An 8-inch f/20 Windproof Cassegrain

This beast's claim to fame is that it is the only example I know of an amateur-made telescope mount using an anti-backlash spur gear as the main R.A. drive gear. It is an ugly but accurate mount with setting circles that will put an object within the field of a 100X eyepiece.

I built this telescope and mount about 20 years ago and it is another example of "design-as-you-go" based on available materials rather than forethought, which is fairly common (by necessity) in the ATM world. It gave service in my backyard for about 4 Mars oppositions (8 years) providing rock-solid high power views. I kept it covered with a canvas tarp when not in use and cleaned the optics with the garden hose when necessary.

The tripod-shaped pier is made of welded steel pipe and equipped with large steel wheels like you see under semi tractor trailers. The center part of the pier is equipped with a large eye bolt that served as an attachment point for a heavy turnbuckle that clamped the pier to a large steel "corkscrew" held 3 feet into the ground by a couple of bags of concrete and a few short lengths of rebar. The force of the wheels on the ground was distributed a bit with three pieces of flagstone.

The telescope and mount are all machined metal construction that weigh about as much as a large motorcycle, with a rugged but inefficient design requiring complete disassembly for transport. This mount is NOT mobile. (It now languishes in my garage and is slowly yielding parts to other projects since I now live in a light polluted area with many trees obscuring the sky, which forces me to be mobile for astronomy.)

The 8-sided open-frame tube presents only a very slight profile to the wind and allows very rapid cooling of the optics and a total absence of thermal tube currents. This worked out well in this semi-arid environment but would not be suitable in a humid area due to dewing issues. It is made of sections of ½ inch steel hex stock which are each drilled and threaded to serve as "long bolts" that screw together to form the framework. The tube's large round rings were cut from ½ inch aluminum plate on a milling machine with rotary table. Two of the "bolt" sections near the sky end are made of threaded rod which each carry threaded brass counterweights for balancing accessories at the eye end.

Both axles are 3 inch solid steel shafts mounted in 5 ½ inch inner diameter ball bearings at the top ends, tapering to about 2 inch ball bearings at the lower ends. The two main counterweights are 7 inch diameter x 2 ½ inch thick stainless steel, knurled on the perimeter and threaded to serve as nuts for clamping any additional weights between them on the threaded counterweight shaft.

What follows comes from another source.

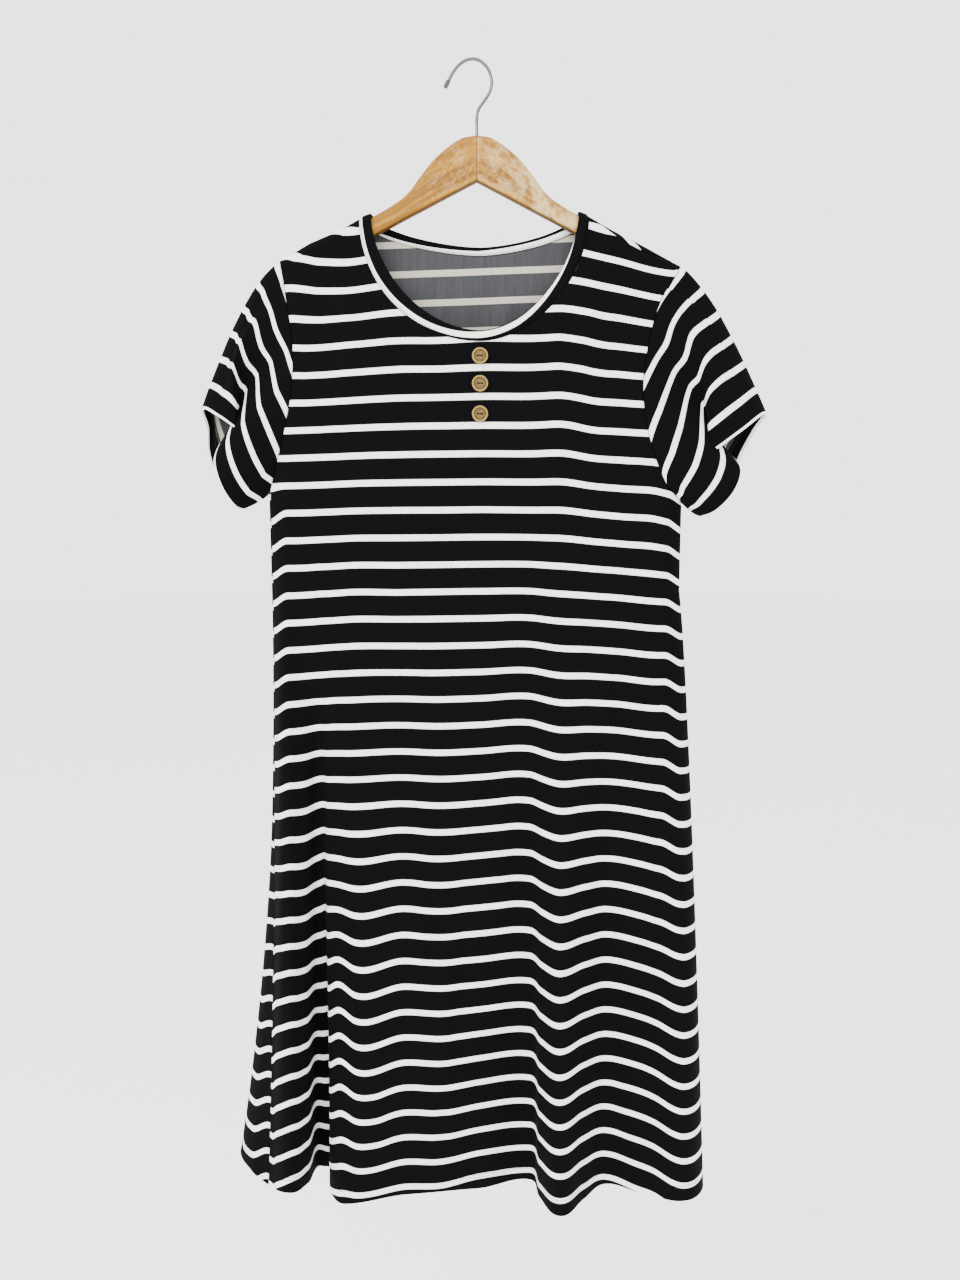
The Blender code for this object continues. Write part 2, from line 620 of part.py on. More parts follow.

The main drive gear is a 9.5 inch diameter 144-tooth anti-backlash spur gear, driven by two pinion gears which are each driven by 120 tooth worm gears. Each of these is driven through a set of angle gears by separate synchronous AC motors mounted on a plate near the south R.A. bearing. My thinking was that load and tooth error would be divided between the two motors, which seemed to have worked since the only noticeable periodic drive error takes 10 minutes per cycle.

The six brass knobs make up the R.A. drive's friction clutch adjustment. They are threaded into the hub of the AB gear and adjust the drag of the drive against the polar shaft. The ends of the drag adjustment screws put pressure against a steel shim that is recessed into the inner diameter of the AB gear's hub. This isn't the most elegant design, very crude in fact, but it surprisingly works very well on this heavyweight. A standard pressure-plate clutch system is much simpler to implement and a much smoother design.

The declination slow motion consists of an 11inch diameter 440 tooth worm wheel mounted to a thick ring that serves as a clamp to lock the gear to the upper declination bearing housing. The worm assembly is fixed to the saddle plate that the telescope is mounted to.

Wind or vibration was never an issue with this telescope. I have used it in 80 MPH gusts (as measured by an anemometer mounted at the top of a pole nearby) wearing a motorcycle helmet for protection from flying debris while hanging on to the telescope for support. The image was steady even when I was not.